• YOUR INSTRUCTIONS
Quote exactly, and only, the lines from the one with "make_hub(hub_steel)" down to the one with "if empty is", both included.

-------- GIVEN MATERIAL

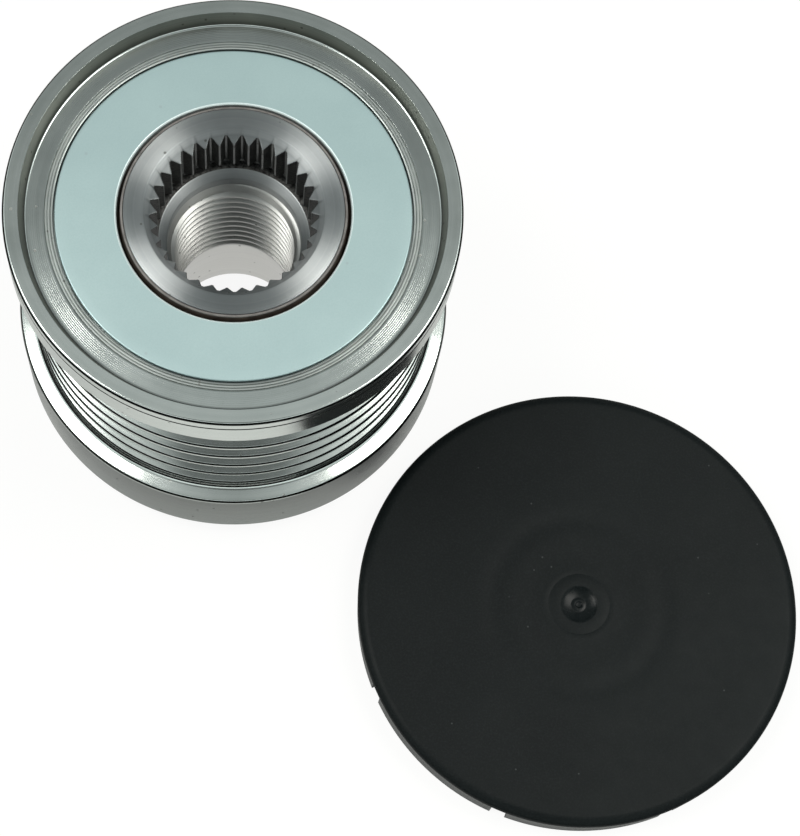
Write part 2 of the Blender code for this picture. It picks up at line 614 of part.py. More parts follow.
def cap_profile():
    """The cap's section, from the dimple at its middle out over the edge and back inside."""
    top = CAP_DEPTH + CAP_TOP
    bead = CAP_INNER_RADIUS - CAP_BEAD
    return [(0.0, top - CAP_DIMPLE_DEPTH),
            (CAP_DIMPLE_RADIUS * math.sqrt(0.5), top - 0.5 * CAP_DIMPLE_DEPTH),
            (CAP_DIMPLE_RADIUS, top),
            (CAP_WAVE_RADIUS, top - CAP_WAVE_DEPTH),
            (0.5 * (CAP_WAVE_RADIUS + CAP_RADIUS), top),
            (CAP_RADIUS - CAP_EDGE, top),
            (CAP_RADIUS - ARC_MIDDLE * CAP_EDGE, top - ARC_MIDDLE * CAP_EDGE),
            (CAP_RADIUS, top - CAP_EDGE),
            (CAP_RADIUS, CAP_DEPTH),
            (CAP_SKIRT_RADIUS, CAP_DEPTH - CAP_LIP),
            (CAP_SKIRT_RADIUS, 0.0),
            (CAP_INNER_RADIUS, 0.0),
            (CAP_INNER_RADIUS, CAP_BEAD_HEIGHT - CAP_BEAD),
            (bead, CAP_BEAD_HEIGHT),
            (CAP_INNER_RADIUS, CAP_BEAD_HEIGHT + CAP_BEAD),
            (CAP_INNER_RADIUS, CAP_DEPTH),
            (0.0, CAP_DEPTH)]


def make_cap(look):
    """The moulded cap, lying on its open end, its skirt slotted into snap fingers."""
    place = (CAP_DISTANCE * math.cos(CAP_DIRECTION), CAP_DISTANCE * math.sin(CAP_DIRECTION), 0.0)
    stand = add_axis("cap_place", place)
    mesh = turned_mesh("cap", cap_profile(), RING_SEGMENTS, closed=False)
    cap = add_object("cap", mesh, look, stand)
    bm = bmesh.new()
    size = (3.0 * CAP_WALL, CAP_SLOT_WIDTH, 2.0 * (CAP_DEPTH - 2.0 * CAP_LIP))
    middle = 0.5 * (CAP_INNER_RADIUS + CAP_SKIRT_RADIUS)
    add_boxes(bm, CAP_SLOTS, CAP_SLOT_PHASE, middle, size, 0.0)
    cut(cap, "cap_slots", bm, stand)


def main():
    """Build the pulley and its cap."""
    clear_scene()
    ring_steel = material("ring_steel", (0.42, 0.44, 0.43), 0.32, 1.0)
    hub_steel = material("hub_steel", (0.30, 0.31, 0.32), 0.34, 1.0)
    race_steel = material("race_steel", (0.50, 0.51, 0.52), 0.20, 1.0)
    plated = material("plated_steel", (0.62, 0.70, 0.71), 0.42, 0.85)
    seal_steel = material("seal_steel", (0.38, 0.39, 0.39), 0.40, 1.0)
    rubber = material("seal_rubber", (0.10, 0.06, 0.04), 0.70, 0.0)
    nylon = material("cage_nylon", (0.16, 0.15, 0.13), 0.55, 0.0)
    spring_steel = material("spring_steel", (0.45, 0.46, 0.48), 0.28, 1.0)
    plastic = material("cap_plastic", (0.020, 0.023, 0.025), 0.48, 0.0)

    pulley_axis = add_axis("pulley_axis")
    make_pulley_ring(ring_steel, pulley_axis)
    make_race_sleeve(race_steel, pulley_axis)
    make_front_disc(plated, pulley_axis)
    make_front_seal(rubber, pulley_axis)
    make_rear_seal(seal_steel, rubber, pulley_axis)

    make_hub(hub_steel)
    make_rear_race(race_steel)
    make_ramp_ring(race_steel)
    make_clutch_cage(nylon)
    make_clutch_springs(spring_steel)
    make_clutch_rollers(race_steel)
    make_bearing("front", nylon, race_steel, FRONT_CAGE_BOTTOM)
    make_bearing("rear", nylon, race_steel, REAR_CAGE_BOTTOM)
    make_cap(plastic)


main()
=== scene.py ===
# %% [markdown]
# # An overrunning alternator pulley
# The object is a small steel pulley, 54 mm across, with a one-way clutch inside and a black dust cap
# lying beside it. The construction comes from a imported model, the frame: every piece already has its
# real size and place. This lesson only makes the looks. Each piece that shows is turned again with
# many more steps, real fillets and real threads, and each one gets a procedural finish.

# %% Load the frame
import math

import bmesh
import bpy
from mathutils import Matrix, Vector


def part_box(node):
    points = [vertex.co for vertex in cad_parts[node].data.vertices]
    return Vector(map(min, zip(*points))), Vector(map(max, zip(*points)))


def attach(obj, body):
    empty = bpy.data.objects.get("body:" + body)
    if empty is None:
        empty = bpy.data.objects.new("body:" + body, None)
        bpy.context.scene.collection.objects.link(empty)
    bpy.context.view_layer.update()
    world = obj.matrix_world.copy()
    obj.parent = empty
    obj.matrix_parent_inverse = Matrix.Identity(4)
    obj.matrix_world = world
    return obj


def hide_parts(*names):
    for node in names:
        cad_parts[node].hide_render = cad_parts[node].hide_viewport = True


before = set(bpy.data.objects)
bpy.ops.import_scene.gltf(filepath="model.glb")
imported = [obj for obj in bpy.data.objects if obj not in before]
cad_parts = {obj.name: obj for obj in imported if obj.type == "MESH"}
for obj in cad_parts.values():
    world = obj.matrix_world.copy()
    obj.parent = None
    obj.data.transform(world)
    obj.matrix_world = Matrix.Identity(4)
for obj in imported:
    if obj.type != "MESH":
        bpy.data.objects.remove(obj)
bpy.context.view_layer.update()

# %% [markdown]
# ## The camera
# The photograph looks down on the pulley from about 23 degrees off the vertical, close enough for the
# near wall to spread below the rim. The camera's place and angles were solved from the circles of the
# pulley itself, so they are exact values and not a "look at" guess.

# %% Camera
CAMERA_PLACE = Vector((0.0, -0.10486, 0.28932))
CAMERA_ANGLES = (math.radians(17.914), math.radians(-3.831), math.radians(-1.391))
CAMERA_LENS = 99.9      # for a sensor 36 mm long

lens = bpy.data.cameras.new("photo_camera")
lens.lens = CAMERA_LENS
lens.sensor_width = 36.0
lens.clip_start = 0.01
lens.clip_end = 10.0
camera = bpy.data.objects.new("photo_camera", lens)
camera.location = CAMERA_PLACE
camera.rotation_euler = CAMERA_ANGLES
bpy.context.scene.collection.objects.link(camera)
bpy.context.scene.camera = camera
bpy.context.scene.view_settings.view_transform = "Standard"
print("camera is", round(camera.location.length, 3), "m from the shaft's foot")

# %% [markdown]
# ## Node helpers
# Every finish below is a small tree of shader nodes. A helper adds one node and links its inputs, so
# that a material reads as a recipe. Patterns read Object coordinates: the objects sit at the origin,
# so these are metres in the pulley's own frame.

# %% Node helpers
def add_node(tree, kind, inputs=(), **settings):
    """Add a node, set its properties, and link or set its inputs by name or number."""
    node = tree.nodes.new(kind)
    for name, value in settings.items():
        setattr(node, name, value)
    for name, value in dict(inputs).items():
        socket = node.inputs[name]
        if isinstance(value, bpy.types.NodeSocket):
            tree.links.new(value, socket)
        else:
            socket.default_value = value
    return node


def calculate(tree, operation, first, second=0.0, third=0.0):
    """One Math node."""
    node = add_node(tree, "ShaderNodeMath", {0: first, 1: second, 2: third}, operation=operation)
    return node.outputs[0]


def remap(tree, value, low, high, to_low=0.0, to_high=1.0):
    """A clamped Map Range from low..high to to_low..to_high."""
    node = add_node(tree, "ShaderNodeMapRange",
                    {"Value": value, "From Min": low, "From Max": high,
                     "To Min": to_low, "To Max": to_high})
    return node.outputs["Result"]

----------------

• FINISHED EXERCISE
    make_hub(hub_steel)
    make_rear_race(race_steel)
    make_ramp_ring(race_steel)
    make_clutch_cage(nylon)
    make_clutch_springs(spring_steel)
    make_clutch_rollers(race_steel)
    make_bearing("front", nylon, race_steel, FRONT_CAGE_BOTTOM)
    make_bearing("rear", nylon, race_steel, REAR_CAGE_BOTTOM)
    make_cap(plastic)


main()
=== scene.py ===
# %% [markdown]
# # An overrunning alternator pulley
# The object is a small steel pulley, 54 mm across, with a one-way clutch inside and a black dust cap
# lying beside it. The construction comes from a imported model, the frame: every piece already has its
# real size and place. This lesson only makes the looks. Each piece that shows is turned again with
# many more steps, real fillets and real threads, and each one gets a procedural finish.

# %% Load the frame
import math

import bmesh
import bpy
from mathutils import Matrix, Vector


def part_box(node):
    points = [vertex.co for vertex in cad_parts[node].data.vertices]
    return Vector(map(min, zip(*points))), Vector(map(max, zip(*points)))


def attach(obj, body):
    empty = bpy.data.objects.get("body:" + body)
    if empty is None:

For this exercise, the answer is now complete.